The best section is the one about “Plato”, because it is honest and visceral and terrifying. The descriptions of solitary confinement in Myanmar are truly wrenching. But it is already bookended with the reason versus religion of the opening. If we are to believe in a world where colonial ghosts turn up, and where the male opening protagonist goes to “Blimey College” in Oxford, to what extent do we trust the reality of electrical wires and broken teeth and torture? In a sense, you cannot play both hands. If faeries exist, then whistle your way out of horror.

The scientific material is interesting, but unintegrated. It is often done as info-dumps, as someone explains to someone else something that is interesting. Again, the seemingly profound undercuts the radical action. Of course, a string of volcanic eruptions is a cause for concern. But placed alongside such platitudes as “Sitting under a sky bigger than all the oceans and continents combined. As vast as the universe, the solitude transformed into the meditations of the universe”. This is not the magic realism of the angry times, but the palliative nonsense that came afterwards. Nothing is everything and everything is nothing and something is somewhere and somebody is nobody. I am not saying that Shubhangi Swarup believes any of this, but it plays straight out of the Paulo Coelho and Deepak Chopra playbook. Of course, we learn that love is all.

The final problem with the book is simply style. One of the authors who lauds it calls it lyrical; I would say that it merely waxes lyrical. Incorrect. It wanes lyrical. There is a determination, almost a ventriloquism, in the writing.

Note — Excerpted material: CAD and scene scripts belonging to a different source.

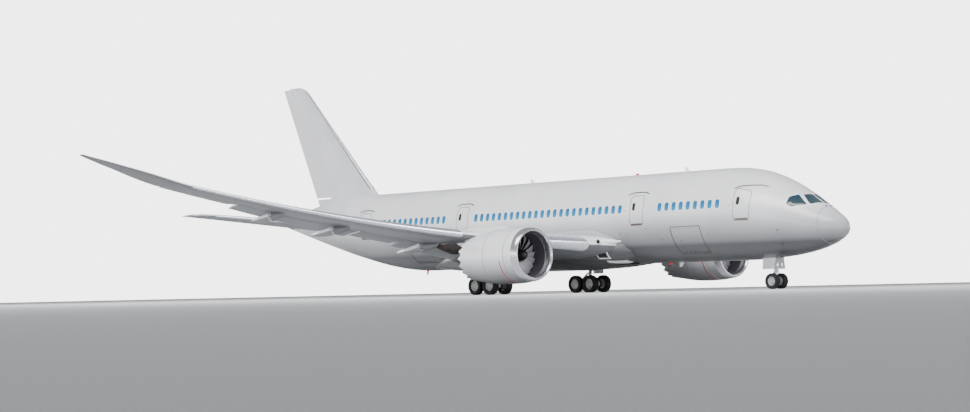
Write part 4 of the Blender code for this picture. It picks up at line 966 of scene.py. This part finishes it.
# %% [markdown]
# Slats along the front are polished metal. Flaps are slung below the trailing edge on hinges that hide in
# canoe-shaped fairings: half of each fairing belongs to the wing, half goes down with the flap. The CAD's flap
# is modelled level and then lowered about its own hinge, and this one is lowered the same way.

# %% Wing, slats, flaps and ailerons
CANOES = {"inboard": [(10.1, 1.0)], "outboard": [(15.9, 0.92), (19.8, 0.8)]}
CANOE_SINK = 0.06
# Rows of a track fairing: metres aft of the cove, whether that grows with the track's size, half width, depth.
CANOE_FIXED = ((-1.75, True, 0.03, 0.04), (-1.3, True, 0.15, 0.3), (-0.6, True, 0.19, 0.48), (-0.2, False, 0.2, 0.55))
CANOE_MOVING = ((0.16, False, 0.2, 0.55), (0.8, True, 0.19, 0.5), (1.7, True, 0.12, 0.34), (2.5, True, 0.02, 0.08))
EAR_APART, EAR_REACH = 0.0725, 0.38
EAR_RADIUS, LUG_RADIUS, PIN_RADIUS = 0.035, 0.038, 0.015


def canoe(surface, span, rows, size, sides=20):
    """Oval sections of a track fairing that hangs below the skin; size is the track's."""
    start, chord = linear(surface.cut, span) + 0.02, surface.edges(span)[1]
    widths, depths = columns([(start + along * (size if grows else 1.0) / chord, half_width, depth)
                              for along, grows, half_width, depth in rows])
    first, last = widths[0][0], widths[-1][0]
    turns = [math.tau * i / sides for i in range(sides)]
    sections = []
    for fraction in steps(first, last, (last - first) / 9):
        half_width, tall = smooth(widths, fraction), (smooth(depths, fraction) + CANOE_SINK) / 2
        behind = max(0.0, fraction - 1.0) * chord
        centre = surface.point(span, min(fraction, 1.0), -1) + Vector((-behind, 0, CANOE_SINK - tall)) * MODEL
        sections.append([centre + Vector((0, half_width * math.sin(turn), tall * math.cos(turn))) * MODEL
                         for turn in turns])
    return sections


for word, side in SIDES.items():
    wing_lines = Surface(WING_LEADING, WING_TRAILING, WING_THICKNESS, WING_CUT,
                         lambda span, station, lift, side=side: place(station, side * span, wing_height(span) + lift),
                         WING_CAMBER, WING_TWIST)
    spans = [*steps(WING_ROOT, BENT_TIP, 0.9), *steps(BENT_TIP, 27.5, 0.4), *steps(27.5, 30.0, 0.25), WING_TIP]
    wing = loft(f"wing_skin_{word}", fixed_sections(wing_lines, spans, SLATS.values(), COVES, WALLS))
    smooth_over(wing, 28)
    # White where the wing faces up and dark grey where it faces down: painted light on top, grey paint darkened as
    # painted shade below.
    dress(wing, wing_grey_and_painted_shade, slot="grey_paint", instead_of=[f"wing_{word}"], above=white_topcoat)
    for name, (start, end) in SLATS.items():
        slat = loft(f"slat_{name}_skin_{word}",
                    [wing_lines.slat_section(s) for s in steps(start + 0.002, end - 0.002, 0.9)])
        smooth_over(slat, 28)
        dress(slat, polished_edge_with_painted_sky, slot="bare_metal", instead_of=[f"slat_{name}_{word}"])
    fixed_canoes = []
    for name, (start, end, droop) in FLAPS.items():
        joint = JOINTS[f"flap_{name}_hinge_{word}"]
        flap = loft(f"flap_{name}_skin_{word}", [turned_about(wing_lines.flap_section(s), joint, droop)
                                                 for s in steps(start, end, 0.9)])
        parts = [flap]
        for span, size in CANOES[name]:
            fixed_canoes.append(loft("canoe", canoe(wing_lines, span, CANOE_FIXED, size)))
            axis = Vector(joint["axis"])
            pin = Vector(joint["pos_m"]) + axis * ((side * span * MODEL - joint["pos_m"][1]) / axis.y)
            ahead = (Vector((1, 0, 0)) - axis * axis.x).normalized() * EAR_REACH * MODEL
            for way in (1, -1):
                foot = pin + axis * way * EAR_APART * MODEL
                fixed_canoes.append(rod("ear", foot - ahead * 0.1, foot + ahead, EAR_RADIUS, 12))
            parts.append(rod("lug", pin + ahead * 0.1, pin - ahead, LUG_RADIUS, 12))
            parts.append(rod("pin", pin - axis * 0.045, pin + axis * 0.045, PIN_RADIUS, 12))
            moving = [turned_about(ring, joint, droop) for ring in canoe(wing_lines, span, CANOE_MOVING, size)]
            parts.append(loft("canoe_tail", moving))
        whole = smooth_over(join(flap.name, parts), 32)
        # The flap's up-facing faces are bright white, a painted highlight; its grey below is partly painted shade.
        dress(whole, flap_grey_and_painted_shade, f"flap_{name}_hinge_{word}_body", "grey_paint", [f"flap_{name}_{word}"], white_trim)
    dress(smooth_over(join(f"track_fairings_{word}", fixed_canoes), 32), wing_grey_and_painted_shade, slot="grey_paint")
    for name, (start, end, droop) in AILERONS.items():
        joint = JOINTS[f"{name}_hinge_{word}"]
        piece = loft(f"{name}_skin_{word}", [turned_about(wing_lines.control_section(s), joint, droop)
                                             for s in steps(start, end, 0.7)])
        smooth_over(piece, 32)
        # Up-facing faces bright white, a painted highlight; the grey below partly painted shade.
        dress(piece, flap_grey_and_painted_shade, f"{name}_hinge_{word}_body", "grey_paint", [f"{name}_{word}"], white_trim)
    print(word, "wing", len(wing.data.polygons), "faces")

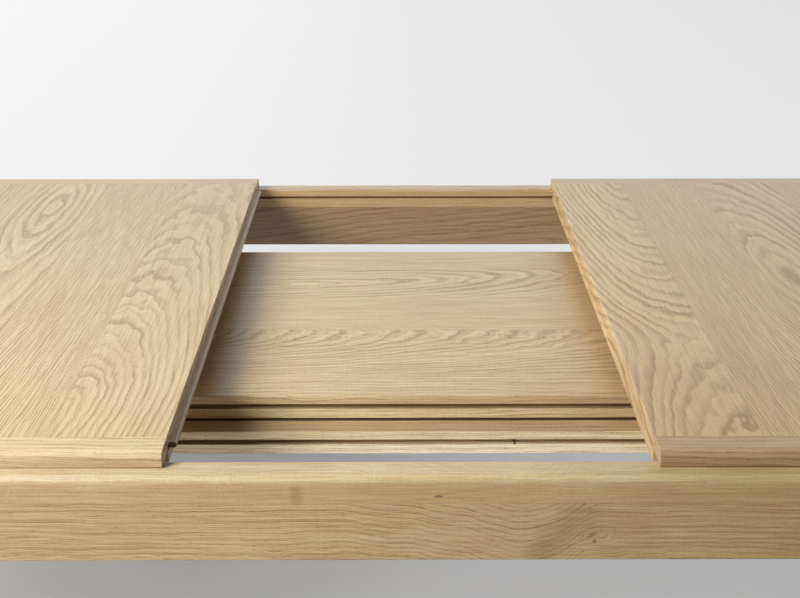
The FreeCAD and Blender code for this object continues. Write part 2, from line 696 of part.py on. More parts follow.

Take this sentence: “To him, the value of gemstones – the consistency of imperial jade, the malleability of gold, the hardness of diamonds, and the vibrant pigeon blood of rubies – lies in metaphor.” That is one of many lists the reader must trudge through. Time and again, the novel overwrites itself. Whoever thought that their blouse was “embroidered with sweat”? Or about a supposedly significant list of “bees, insects, flies, flowers, dirt, bark, wasps, shells”? Or, during a drug binge, “Newborns who had opened their eyes for the first time, glimpsing what humans never could, the two revelled in the magic imbued in the ordinary”? Undercut inside the novel, there is, as always a telling phrase. One character proclaims that “reality is the worst story ever written”. For a book with ecological anxieties and political concerns, it seems apposite that the words come from the mouth of an opium trader. But they pervade the novel. If all that survives of us is stories, then I pity the future.

There is ability here, but it struggles as it is strangled. This seemed to me, on reflection, like a series of creative writing exercises welded together to masquerade as a novel of ideas. There are few ideas, and fewer characters than one might care for and about. If every one of them died, or was reincarnated, or resurrected, or restored to life, I simply couldn’t believe in them enough. My bad.